Born in Sangareddi into a farming family, Satya moved to Hyderabad in 2003 to pursue a Bachelor’s degree, but dropped out of college when he realised he wanted to do something more. Working with magazines and, even now, with an NGO, Jai Bharathi, he decided to bring social issues to the mainstream: “My activism has helped me learn about different issues and how to bring justice to them.”
Farmer suicide in Telangana
Satya finished a Bachelor’s degree in Fine Arts from JNAFAU last year, and after 10 years of covering social issues in and around Hyderabad ranging from fluorosis to environmental problems, he took part in the recent Indian Photography Festival.

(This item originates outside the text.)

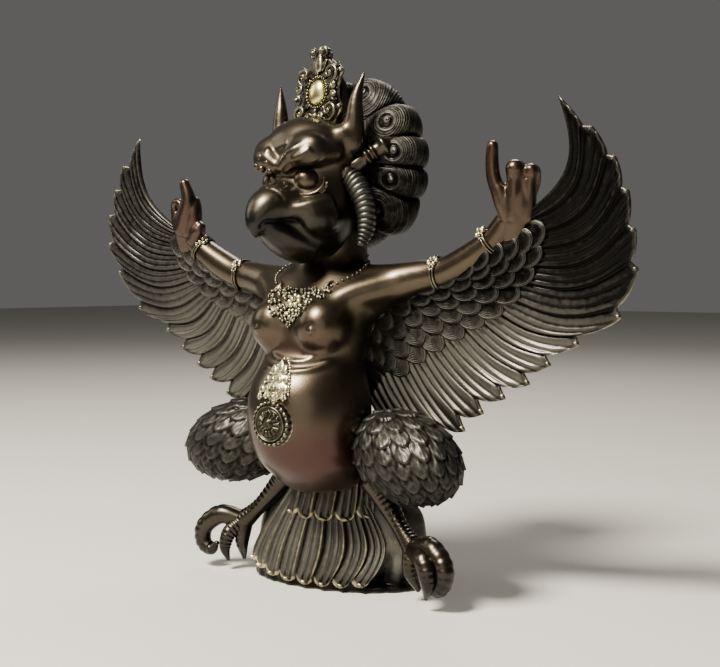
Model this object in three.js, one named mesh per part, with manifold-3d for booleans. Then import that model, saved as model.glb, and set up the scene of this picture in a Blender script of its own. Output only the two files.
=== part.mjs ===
// A garuda, half person and half bird, cast in one piece in dark bronze.
// It crouches on its own spread tail, with its wings out and both hands raised.
// Millimetres, +Z up, the belly faces -Y, and the origin is on the flat underside of the tail.

import * as THREE from "three";
import { mergeVertices } from "three/addons/utils/BufferGeometryUtils.js";
import Module from "manifold-3d";

const wasm = await Module();
wasm.setup();

// Driving sizes of the casting, in millimetres.
const figureHeight = 218; // floor to crown tip
const wingSpan = 262; // tip to tip across the widest feathers
const wingFeatherThickness = 3.2;
const wingWebThickness = 1.8;
const baseWidth = 78; // the flat underside, which is the whole foot of the figure
const baseDepth = 41;
const baseCentreX = -1.5;
const baseCentreY = 4.5;
const baseTurn = 10; // degrees, towards the figure's left
const baseEdgeHeight = 5;
const tailFeatherThickness = 3;
const crownPlateThickness = 3.2;
const medallionRadius = 9.6;
const medallionThickness = 2.2;

// The pose and the body are drawn at 218 mm tall and follow the figure's height. The wings also follow
// the span, outwards from the shoulders.
const drawnHeight = 218;
const drawnSpan = 262;
const share = figureHeight / drawnHeight;
const shoulderX = 26;
const spanShare = (wingSpan / 2 / share - shoulderX) / (drawnSpan / 2 - shoulderX);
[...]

His work was appreciated by Los Angeles Times photographer Barbara Davidson, who will be featuring his work in her online column, alongside other photographers from the city and the country.
“During the work review, Barbara saw the pictures I’d brought to her, but noticed I had kept a few in my bag,” Satya says, “She forced me to show them all to her and said I had a very good, strong eye for photography,” adding that she even took the effort to get a translator and spent an hour and a half exploring his work and giving him pointers about how he could publicise his work even more.
A child affected with fluorosis in Nalgonda
Satya, who says he will soon be studying law to help with his fight for social causes, says of his own work through photography: “As much help as I give to the downtrodden, is helping me just as much.”